Pitiful old Winter has returned ,
Limping up and down our roads,
Spreading his white blanket of snow
While the Cers wind cries in the branches of the pine trees.
- traditional Occitan song
So begins the story of an unsettling encounter between a young British man and an antiquarian bookseller that reveals a ghost story worthy of a Poe short story. In fact, I sometimes felt I was reading Poe, Oscar Wilde, or Henry James, as the tone of this novel has that same sort of solemn atmosphere and a sense of dark foreboding. While I found the story pretty predictable, it was satisfying to curl up in bed with just the bedside lamp on and settle into this story of grieving and eventual healing. The story is sad, but the description of setting and the psychological study of young Freddie, the narrator of this ghost story is compelling.
The year is 1933 and Freddie is in Toulouse,seeking a translator for a document that has come into his possession. When he enters La Rue des Penitents Gris, he is seeking a bookshop run by one Monsieur Saurat. An ancient document written in an old dialect holds a message that has haunted Freddie for four years. Monsieur Saurat is immediately intrigued and invites Freddie to sit over a glass of brandy while he examines the vellum. It's old - very old. The bookseller is intrigued. Before he will translate the piece, though, he asks Freddie how he came upon this important bit of history.

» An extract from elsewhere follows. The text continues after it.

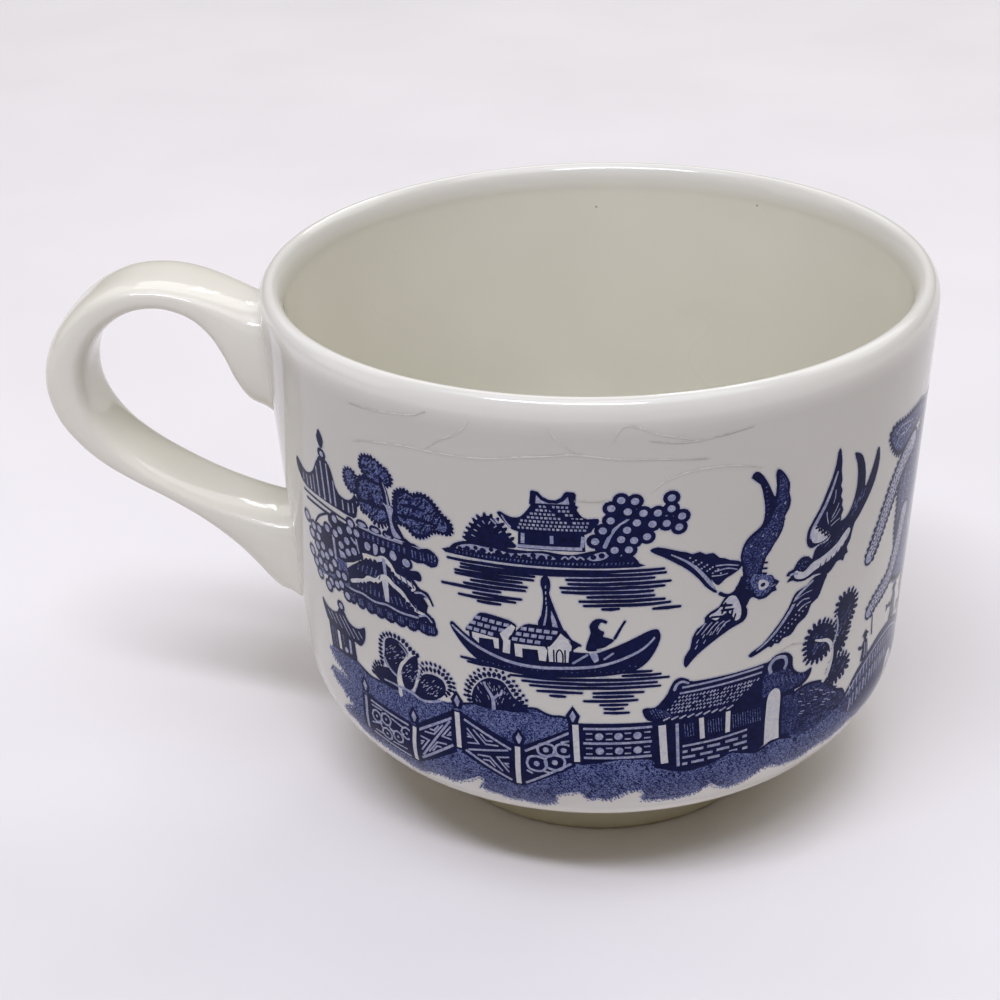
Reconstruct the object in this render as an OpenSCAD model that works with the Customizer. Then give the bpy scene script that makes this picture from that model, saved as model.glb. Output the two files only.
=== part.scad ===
// Flat-bottomed teacup with a strap handle, earthenware, with an underglaze print.
// The foot rests on the plane z = 0, the axis of the bowl is Z, and the handle points along -X.

/* [Bowl] */
// Diameter over the rim
rim_d = 86; // [82:1:90]
// Height from the resting plane to the top of the lip
cup_h = 71; // [70:0.5:76]
// Diameter where the straight wall meets the curve of the base
waist_d = 80; // [78:0.5:82]
// Height where the straight wall meets the curve of the base
waist_z = 22; // [20:0.5:24]
// Thickness of the fully rounded lip
lip_t = 3.2; // [2.8:0.1:3.6]
// Thickness of the wall at the waist
wall_t = 4.0; // [3.6:0.1:4.4]
// Height of the flat floor inside the bowl
floor_z = 8.4; // [8:0.1:9]
// Height of the underside inside the foot ring
under_z = 4.3; // [4:0.1:4.6]
// Height of the edge between the wall's lower curve and the underside
edge_z = 11.4; // [11:0.2:12]
// Height of the lip's roll, from where it leaves the outside wall
lip_out = 2.6; // [2:0.2:3]
// Height of the lip's roll, from where it leaves the inside wall
lip_in = 3.4; // [2.6:0.2:3.6]

/* [Foot] */
// Outer diameter of the foot ring
foot_d = 45.5; // [44:0.5:47]
// Inner diameter of the foot ring
foot_bore_d = 39; // [37:0.5:40]
// Width of the bevels beside the resting face
foot_bevel = 0.7; // [0.4:0.1:1]

/* [Handle] */
// Width of the strap, side to side
strap_w = 12.4; // [11:0.2:14]
// Extra width of the strap where it meets the bowl
strap_flare = 1.6; // [0.8:0.2:2.4]
// Squareness of the strap's section, where 2 is an ellipse
strap_power = 3.2; // [2:0.1:3.4]
// Points round the strap's section
strap_sides = 28; // [16:4:36]
// Rings between two stations of the strap
strap_steps = 3; // [2:1:4]

/* [Coats] */
// Thickness of the glaze
glaze_t = 0.25; // [0.2:0.05:0.35]
// Thickness of the printed band under the glaze
print_t = 0.1; // [0.05:0.05:0.1]
// Lowest edge of the printed band
print_lo = 15; // [14:0.5:18]
// Highest edge of the printed band
print_hi = 61; // [55:0.5:63]
// Thickness of the slip that joins the handle to the bowl
slip_t = 0.45; // [0.4:0.05:0.6]

/* [Hidden] */
$fn = 96;

rim_r = rim_d / 2;
waist_r = waist_d / 2;
lip_r = lip_t / 2;
lip_z = cup_h - lip_out;
foot_r = foot_d / 2;
bore_r = foot_bore_d / 2;
// The wall's lower curve is part of an ellipse, which stops at the edge of the underside.
base_c = 13;
base_a = waist_r - base_c;
base_b = 18.45;
edge_t = asin((waist_z - edge_z) / base_b);
edge_r = base_c + base_a * cos(edge_t);
// The inner base curve, from the inner wall down to the flat floor.
in_waist_z = waist_z + 3;
in_r = waist_r - wall_t;
in_c = 15;
in_a = in_r - in_c;
in_b = in_waist_z - floor_z;
// Where the underside passes the foot ring, as a share of its slope.
foot_u = (foot_r + 0.6 - base_c) / (edge_r - base_c);

// Handle, seen from the side: pairs of points on its outer and inner edge,
// [distance from the axis, height], from the upper joint round to the lower one.
STRAP = [
    [[37.5, 62.6], [39.0, 52.9]],
    [[40.0, 64.2], [42.4, 52.95]],
    [[42.5, 65.6], [44.9, 53.7]],
    [[44.6, 66.8], [46.7, 56.3]],
    [[46.6, 67.7], [47.9, 59.6]],
    [[48.8, 68.6], [49.3, 62.6]],
    [[51.2, 69.4], [51.3, 65.0]],
    [[53.8, 70.0], [53.9, 66.4]],
    [[56.8, 70.3], [56.6, 66.8]],
    [[60.9, 69.9], [59.6, 66.2]],
    [[65.2, 68.0], [62.5, 64.4]],
    [[68.8, 64.8], [64.7, 61.8]],
    [[71.2, 60.7], [65.9, 59.0]],
    [[72.0, 56.2], [66.2, 56.3]],
    [[71.0, 51.8], [65.9, 53.6]],
    [[68.6, 48.1], [64.8, 50.8]],
    [[65.3, 45.0], [62.8, 47.9]],
    [[61.4, 42.5], [59.8, 45.1]],
    [[57.2, 40.1], [56.0, 42.5]],
    [[53.5, 37.5], [52.0, 40.4]],
    [[50.6, 34.9], [48.2, 38.9]],
    [[48.2, 32.3], [44.7, 37.8]],
    [[46.2, 29.7], [41.2, 36.9]],
    [[44.5, 27.4], [38.5, 36.0]],
    [[42.8, 26.0], [36.0, 34.4]],
    [[39.5, 25.6], [34.0, 32.0]]
];
UPPER_Z = [52.4, 66.2];
LOWER_Z = [23.6, 37.4];

function base_pt(t) = [base_c + base_a * cos(t), waist_z - base_b * sin(t)];
// Underside, from its level middle (u = 0) out to the edge (u = 1).
function under_pt(u) = [base_c + (edge_r - base_c) * u, under_z + (edge_z - under_z) * pow(u, 1.5)];
// The eased edge, from the underside (v = 0) to the wall (v = 1).
function edge_pt(v) = let (a = under_pt(0.975), c = under_pt(1), b = base_pt(edge_t - 2))
    a * pow(1 - v, 2) + c * 2 * v * (1 - v) + b * pow(v, 2);
function in_pt(t) = [in_c + in_a * cos(t), in_waist_z - in_b * sin(t)];
function unit(v) = v / norm(v);
// Left-hand normal of a chain of points at point i.
function side(P, i) =
    let (a = P[max(i - 1, 0)], b = P[min(i + 1, len(P) - 1)], d = unit(b - a)) [d[1], -d[0]];
// The chain moved sideways into the clay by t.
function inset(P, t) = [for (i = [0:len(P) - 1])
    [max(0, P[i][0] - t * side(P, i)[0]), P[i][1] - t * side(P, i)[1]]];
function rev(P) = [for (i = [len(P) - 1:-1:0]) P[i]];

// Places in the outside's chain of points where the printed band begins and ends.
LO = 10;
HI = LO + 6;
print_a = asin((waist_z - print_lo) / base_b);
// Finished surface of the outside, from the foot up to the top of the lip.
OUTER = concat(
    [for (i = [0:3]) under_pt(foot_u + (0.975 - foot_u) * i / 4)],
    [for (i = [0:4]) edge_pt(i / 4)],
    [base_pt((edge_t - 2 + print_a) / 2), base_pt(print_a)],
    [for (i = [1:5]) base_pt(print_a * (1 - i / 5))],
    [[wall_r(print_hi), print_hi]],
    [for (a = [0:10:90]) [rim_r - lip_r + lip_r * cos(a), lip_z + lip_out * sin(a)]]);
// Finished surface of the inside, from the top of the lip down to the centre of the floor.
INNER = concat(
    [for (a = [90:10:180]) [rim_r - lip_r + lip_r * cos(a), cup_h - lip_in + lip_in * sin(a)]],
    [for (i = [0:12]) in_pt(i * 7.5)],
    [[0, floor_z]]);
SKIN = concat(OUTER, [for (i = [1:len(INNER) - 1]) INNER[i]]);
CLAY = inset(SKIN, glaze_t);
N_OUT = len(OUTER);
CLAY_OUT = [for (i = [0:N_OUT - 1]) CLAY[i]];
PRINT_TOP = inset(OUTER, glaze_t - print_t);
CLAY_IN = [for (i = [N_OUT - 1:len(CLAY) - 1]) CLAY[i]];

// Radius of the finished wall at a height on its straight part.
function wall_r(z) = waist_r + (rim_r - waist_r) * (z - waist_z) / (lip_z - waist_z);

function se(v) = sign(v) * pow(abs(v), 2 / strap_power);
function mid(a, b, c, d, u) = 0.5 * (2 * b + (c - a) * u + (2 * a - 5 * b + 4 * c - d) * u * u
    + (3 * b - a - 3 * c + d) * u * u * u);
function pick(k, e) = STRAP[max(0, min(len(STRAP) - 1, k))][e];
function edge(s, e) = let (k = floor(s), u = s - k)
    mid(pick(k - 1, e), pick(k, e), pick(k + 1, e), pick(k + 2, e), u);
function flare(s) = let (n = len(STRAP) - 1, d = min(s, n - s)) d > 6 ? 0 : pow(1 - d / 6, 2);
function strap_ring(s) = let (o = edge(s, 0), i = edge(s, 1), c = (o + i) / 2, e = (o - i) / 2,
    w = strap_w / 2 + strap_flare / 2 * flare(s))
    [for (j = [0:strap_sides - 1]) let (a = 360 * j / strap_sides, m = c + e * se(cos(a)))
        [-m[0], w * se(sin(a)), m[1]]];

module strap() {
    n = (len(STRAP) - 1) * strap_steps;
    m = strap_sides;
    pts = [for (k = [0:n]) each strap_ring(min(k / strap_steps, len(STRAP) - 1.0001))];
    faces = concat(
        [[for (j = [0:m - 1]) j]],
        [for (k = [0:n - 1], j = [0:m - 1]) let (a = k * m + j, b = k * m + (j + 1) % m)
            [a, a + m, b + m, b]],
        [[for (j = [m - 1:-1:0]) n * m + j]]);
    polyhedron(pts, faces);
}

// Everything inside the clay's outer surface and a little more.
module wall_solid(t) {
    z0 = waist_z - 8;
    rotate_extrude()
        polygon([[0, z0], [wall_r(z0) - glaze_t + t, z0], [wall_r(cup_h) - glaze_t + t, cup_h], [0, cup_h]]);
}

// Straight prism with rounded corners, through the wall on the handle's side.
module footprint(z, grow) {
    w = strap_w / 2 + strap_flare / 2 + grow;
    r = 4;
    translate([-rim_r - 5, 0, 0]) rotate([90, 0, 90]) linear_extrude(15) union() {
        translate([-w, z[0] - grow + r]) square([2 * w, z[1] - z[0] + 2 * grow - 2 * r]);
        translate([-w + r, z[0] - grow]) square([2 * w - 2 * r, z[1] - z[0] + 2 * grow]);
        for (x = [-w + r, w - r], y = [z[0] - grow + r, z[1] + grow - r]) translate([x, y]) circle(r);
    }
}

module slip_pad(z) {
    intersection() {
        difference() {
            wall_solid(slip_t);
            wall_solid(0);
        }
        footprint(z, 0.4);
    }
}

// Thrown bowl: wall, rounded lip and floor, in bare fired clay.
module cup_bowl() {
    color([0.93, 0.91, 0.86]) rotate_extrude()
        polygon(concat([[0, under_z]], [for (i = [0:3]) under_pt(foot_u * i / 4)], CLAY_OUT,
                       [for (i = [1:len(CLAY_IN) - 1]) CLAY_IN[i]]));
}

// Foot ring that the cup stands on, cut to fit the underside of the bowl.
module foot_ring() {
    top = 9;
    color([0.88, 0.85, 0.78]) difference() {
        rotate_extrude()
            polygon([[bore_r + foot_bevel, 0], [foot_r - foot_bevel, 0], [foot_r, foot_bevel],
                     [foot_r + 0.5, top], [bore_r - 0.5, top], [bore_r, foot_bevel]]);
        rotate_extrude()
            polygon(concat([[0, under_z]], [for (i = [0:3]) under_pt(foot_u * i / 4)],
                           [for (i = [0:3]) CLAY_OUT[i]], [[0, 20]]));
    }
}

// Strap handle, cut to the bowl's wall with room for the slip.
module handle() {
    color([0.94, 0.93, 0.89]) difference() {
        strap();
        wall_solid(slip_t);
    }
}

// Slip under the handle's upper end.
module upper_slip_joint() { color([0.90, 0.88, 0.82]) slip_pad(UPPER_Z); }

// Slip under the handle's lower end.
module lower_slip_joint() { color([0.90, 0.88, 0.82]) slip_pad(LOWER_Z); }

// Band of underglaze blue, between the clay and the glaze, open where the slip joins the handle.
module transfer_print() {
    color([0.15, 0.18, 0.42]) difference() {
        rotate_extrude()
            polygon(concat([for (i = [LO:HI]) PRINT_TOP[i]], [for (i = [HI:-1:LO]) CLAY_OUT[i]]));
        footprint(UPPER_Z, 0.4);
        footprint(LOWER_Z, 0.4);
    }
}

// Glaze outside, from the foot ring up to the top of the lip, open where the slip joins the handle.
module outer_glaze() {
    color([0.95, 0.94, 0.90]) difference() {
        rotate_extrude()
            polygon(concat(OUTER, [for (i = [N_OUT - 1:-1:HI]) CLAY_OUT[i]],
                           [for (i = [HI:-1:LO]) PRINT_TOP[i]], [for (i = [LO:-1:0]) CLAY_OUT[i]]));
        footprint(UPPER_Z, 0.4);
        footprint(LOWER_Z, 0.4);
    }
}

// Glaze inside, from the top of the lip down over the floor.
module inner_glaze() {
    color([0.94, 0.93, 0.88]) rotate_extrude() polygon(concat(INNER, rev(CLAY_IN)));
}

cup_bowl();
foot_ring();
handle();
upper_slip_joint();
lower_slip_joint();
transfer_print();
outer_glaze();
inner_glaze();
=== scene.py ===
"""Willow-pattern teacup: looks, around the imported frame."""
import math
import random

import bpy
import numpy as np
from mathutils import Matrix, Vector
from mathutils.geometry import delaunay_2d_cdt


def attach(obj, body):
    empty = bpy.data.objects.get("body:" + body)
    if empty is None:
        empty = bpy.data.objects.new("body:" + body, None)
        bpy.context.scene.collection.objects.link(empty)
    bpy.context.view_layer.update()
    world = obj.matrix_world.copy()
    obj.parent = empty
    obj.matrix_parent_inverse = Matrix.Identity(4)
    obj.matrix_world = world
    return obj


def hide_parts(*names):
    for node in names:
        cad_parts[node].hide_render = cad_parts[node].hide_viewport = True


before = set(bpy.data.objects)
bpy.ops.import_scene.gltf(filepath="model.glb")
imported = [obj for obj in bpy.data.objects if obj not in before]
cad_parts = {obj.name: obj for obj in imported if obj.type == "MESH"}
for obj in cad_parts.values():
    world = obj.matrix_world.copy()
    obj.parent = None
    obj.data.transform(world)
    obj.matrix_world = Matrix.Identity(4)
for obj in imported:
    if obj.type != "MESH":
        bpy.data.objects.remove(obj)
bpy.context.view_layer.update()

MM = 0.001
pi, sin, cos, radians = math.pi, math.sin, math.cos, math.radians

# ---------------------------------------------------------------- camera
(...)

And the story goes from there. Freddie has ghosts in his family closet, but he has also encountered ghosts in the mountainous countryside of Ariege ... his beloved brother has been one of thousands lost to the barbed wire, bombs, and gas of the first world war and Freddie has suffered grief beyond his tolerance. Coming from a sanatorium, after a grief stricken breakdown, Freddie finds himself in the south of France. There, his tender state makes him susceptible to the connections of ghosts from the past. Freddie is the luckiest man, as he encounters a ghost that will heal him at a small price.
This is a good ghost story that began as a short story and grew into a novel. It's the perfect story for a cold winter's night. I've enjoyed Kate Mosse's writing in the past and I will, no doubt, continue to pick up her work in the future.
Could I have picked a more perfect book for this past cold week? In a word, no.